- Lit Bar-e Zivdar Location within Iran
- Coordinates: 33°19′23″N 47°47′12″E﻿ / ﻿33.32306°N 47.78667°E
- Country: Iran
- Province: Lorestan
- County: Mamulan
- District: Central
- Rural District: Zivdar

Population (2016)
- • Total: 462
- Time zone: UTC+3:30 (IRST)

= Lit Bar-e Zivdar =

Village in Lorestan province, Iran

Lit Bar-e Zivdar (ليت برزيودار) (Note: Also romanized as Līt Bar-e Zīvdār) is a village in Zivdar Rural District of the Central District (Note: Formerly Mamulan District of Pol-e Dokhtar County) in Mamulan County, Lorestan province, Iran.

==Demographics==
===Population===
At the time of the 2006 National Census, the village's population was 425 in 85 households, when it was in Afrineh Rural District of Mamulan District (Note: Renamed the Central District of Mamulan County) in Pol-e Dokhtar County.

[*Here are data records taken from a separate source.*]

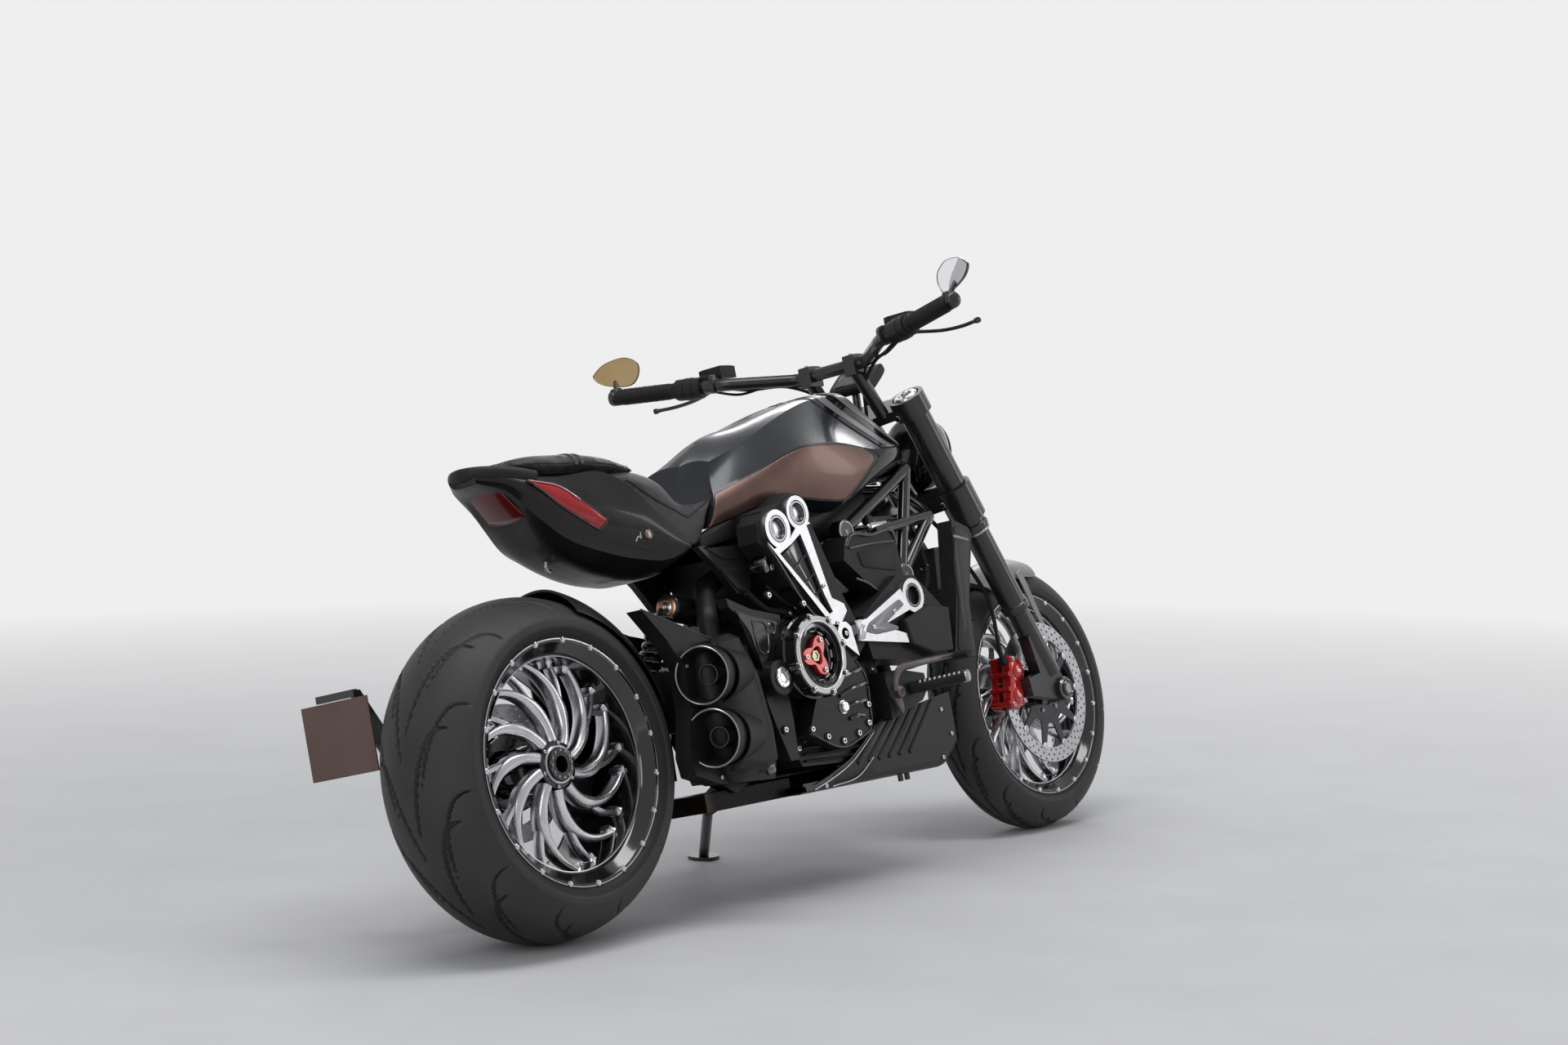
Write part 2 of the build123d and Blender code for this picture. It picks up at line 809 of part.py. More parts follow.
with BuildPart() as rear_hugger:
    with BuildSketch(Plane((0, 0, rear_axle_z), x_dir=(0, 1, 0), z_dir=(1, 0, 0))) as hugger_band:
        with BuildLine():
            ThreePointArc((-112, 290), (0, 346), (112, 290))
            ThreePointArc((-112, 286), (0, 341), (112, 286))
            Line((-112, 290), (-112, 286))
            Line((112, 290), (112, 286))
        make_face()
rear_hugger_profile = hugger_band.sketch

with BuildPart() as rear_hugger:
    revolve(rear_hugger_profile.rotate(rear_axle_line, 74), axis=rear_axle_line, revolution_arc=-58)
    stay_outline = [(180, 399), (250, 403), (205, 580), (160, 592)]
    side_plate(stay_outline, swingarm_inner - seat_gap, swingarm_inner - seat_gap - 4)
    drum(176, 579, swingarm_inner - seat_gap, 96, 9)
rear_hugger.part.label = "rear_hugger"

# Cast plates that carry the swingarm's pivot, one each side.
pivot_outline = [
    (436, 590),
    (504, 563),
    (592, 544),
    (588, 490),
    (574, 440),
    (576, 330),
    (572, 256),
    (546, 256),
    (520, 330),
    (505, 381),
    (514, 446),
    (500, 520),
    (440, 572),
]
with BuildPart() as pivot_plates:
    for near, far in ((-pivot_plate_y, -pivot_plate_y - 26), (pivot_plate_y + 26, pivot_plate_y)):
        side_plate(pivot_outline, near, far)
    for near, far in ((-pivot_plate_y, -202), (195, pivot_plate_y)):
        drum(pivot_x, pivot_z, near, far, 34)
    drum(pivot_x, pivot_z, 400, -400, 12, mode=Mode.SUBTRACT)
    drum(clutch_x, clutch_z, -100, -300, clutch_radius + 1, mode=Mode.SUBTRACT)
    drum(output_x, output_z, 300, 100, output_radius + belt_thickness + 2, mode=Mode.SUBTRACT)
pivot_plates.part.label = "pivot_plates"

# Clamps: height, plate thickness, and where the sleeve round each leg starts and how long it is.
clamps = (
    (945, 22, -12, 46),
    (738, 26, -48, 84),
)
leg_offset = (front_axle_z * rake_slope - trail) * cos(radians(rake_angle))

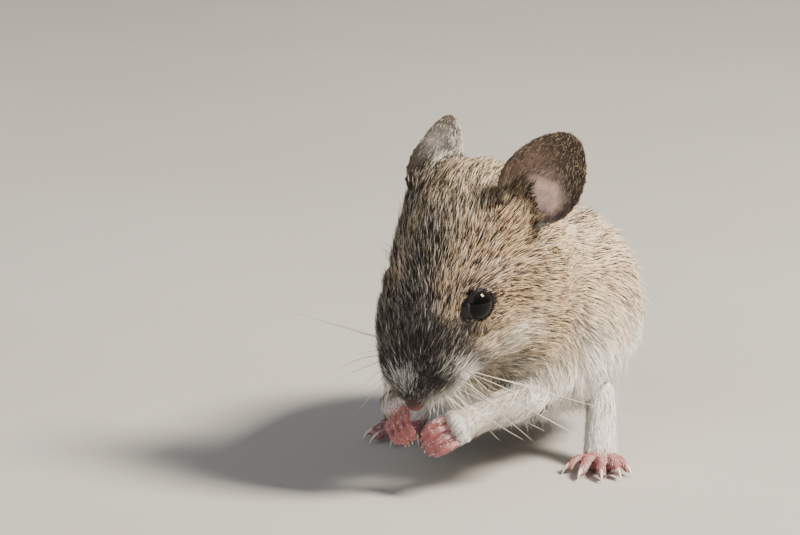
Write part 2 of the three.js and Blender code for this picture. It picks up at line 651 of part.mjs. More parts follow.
const looks = [
  [/^eye/, eyeBlack],
  [/^ear/, earSkin],
  [/^tail/, tailSkin],
  [/^(nose|forepaw|hind_foot)/, bareSkin],
  [/^(lower_jaw|forearm|belly)/, paleCoat],
  [/./, brownCoat],
];

function toMesh(name, made) {
  const { numProp, numVert, vertProperties, triVerts } = made.getMesh();
  const positions = new Float32Array(numVert * 3);
  for (let i = 0; i < numVert; i++) {
    const start = i * numProp;
    positions.set(vertProperties.subarray(start, start + 3), i * 3);
  }
  const geometry = new THREE.BufferGeometry();
  geometry.setAttribute("position", new THREE.BufferAttribute(positions, 3));
  geometry.setIndex(new THREE.BufferAttribute(new Uint32Array(triVerts), 1));
  geometry.computeVertexNormals();
  const look = looks.find(([pattern]) => pattern.test(name))[1];
  const mesh = new THREE.Mesh(geometry, look.clone());
  mesh.name = name;
  return mesh;
}

const mouse = new THREE.Group();
for (const [name, made] of pieces) mouse.add(toMesh(name, made));

// The origin is on the floor, under the middle of the whole animal's box.
const whole = new THREE.Box3().setFromObject(mouse, true);
const middle = whole.getCenter(new THREE.Vector3());
mouse.position.set(-middle.x, -middle.y, -whole.min.z);

export default mouse;
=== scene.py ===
"""Visual model of a half-grown long-tailed field mouse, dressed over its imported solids.

Shapes are worked out in millimetres in the row frame and turned into metres when a mesh is made.
"""

import logging
import math
from dataclasses import dataclass, field
from enum import Enum
from functools import cache
from typing import NamedTuple

import bmesh
import bpy
import numpy as np
from bpy.types import Material, Mesh, Node, NodeSocket, NodeTree, Object
from mathutils import Matrix, Vector
from mathutils.bvhtree import BVHTree
from mathutils.kdtree import KDTree


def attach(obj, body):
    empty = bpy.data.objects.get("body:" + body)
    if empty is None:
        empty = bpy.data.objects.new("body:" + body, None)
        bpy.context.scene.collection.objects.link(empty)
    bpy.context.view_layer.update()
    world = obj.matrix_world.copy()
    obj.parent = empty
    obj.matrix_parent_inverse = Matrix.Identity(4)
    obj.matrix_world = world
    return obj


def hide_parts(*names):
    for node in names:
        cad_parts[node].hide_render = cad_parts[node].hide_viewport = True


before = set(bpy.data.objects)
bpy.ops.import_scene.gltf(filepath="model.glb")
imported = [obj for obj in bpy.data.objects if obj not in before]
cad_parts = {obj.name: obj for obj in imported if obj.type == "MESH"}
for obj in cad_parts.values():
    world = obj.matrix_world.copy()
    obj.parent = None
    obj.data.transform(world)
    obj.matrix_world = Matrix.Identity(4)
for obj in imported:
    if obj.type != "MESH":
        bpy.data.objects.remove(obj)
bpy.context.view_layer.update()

log = logging.getLogger("field_mouse")

METRES = 0.001  # one millimetre
BODY = "root"
BAKE_MAP = "OFBake"
TUFT_PATCH = 0.003  # width of one tuft on the bake map
TUFT_ALONG = (0.0, 0.5, 0.5, 0.5, 1.0)  # how far along the hair each of a tuft's points lies
HAIR_GAP = 0.02  # least height of a hair over the skin or the floor, in millimetres

Array = np.ndarray
Draws = np.random.Generator
Place = tuple[float, float, float]  # a place, a size or a direction in millimetres


class Side(Enum):
    """The animal's own left and right."""

    LEFT = 1
    RIGHT = -1

    @property
    def label(self) -> str:
        """The side's word in node names."""
        return self.name.lower()


class Ground(Enum):
    """What covers a stretch of skin, as the skin's material slots."""

    FURRED = 0
    PAW = 1
    EAR = 2
    TAIL = 3
    NOSE = 4


# ---------------- small sums


def unit(vectors: Array) -> Array:
    """Vectors scaled to length 1 along the last axis."""
    return vectors / np.maximum(np.linalg.norm(vectors, axis=-1, keepdims=True), 1e-9)


def step(low: float, high: float, value: Array) -> Array:
    """A smooth step from 0 at low to 1 at high; low may be above high."""
    t = np.clip((value - low) / (high - low), 0.0, 1.0)
    return t * t * (3.0 - 2.0 * t)


def bell(value: Array, width: float) -> Array:
    """A bell curve that is 1 at zero and fades over width."""
    return np.exp(-((value / width) ** 2))


def strongest(*marks: Array) -> Array:
    """The largest of several marks at each point."""
    return np.maximum.reduce(marks)


def distance_to(points: Array, place: Array) -> Array:
    """How far each point lies from a place."""
    return np.linalg.norm(points - place, axis=1)


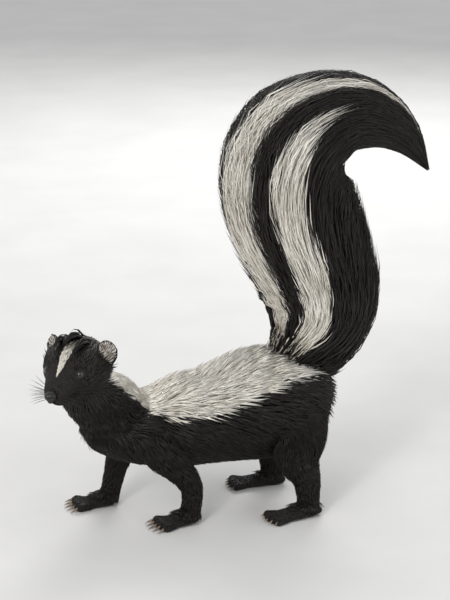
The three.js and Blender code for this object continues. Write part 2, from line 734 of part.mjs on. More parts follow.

The following census in 2011 counted 470 people in 114 households. The 2016 census measured the population of the village as 462 people in 124 households.

In 2023, the district was separated from the county in the establishment of Mamulan County and renamed the Central District. The rural district was transferred to the new Afrineh District, and Lit Bar-e Zivdar was transferred to Zivdar Rural District created in the Central District.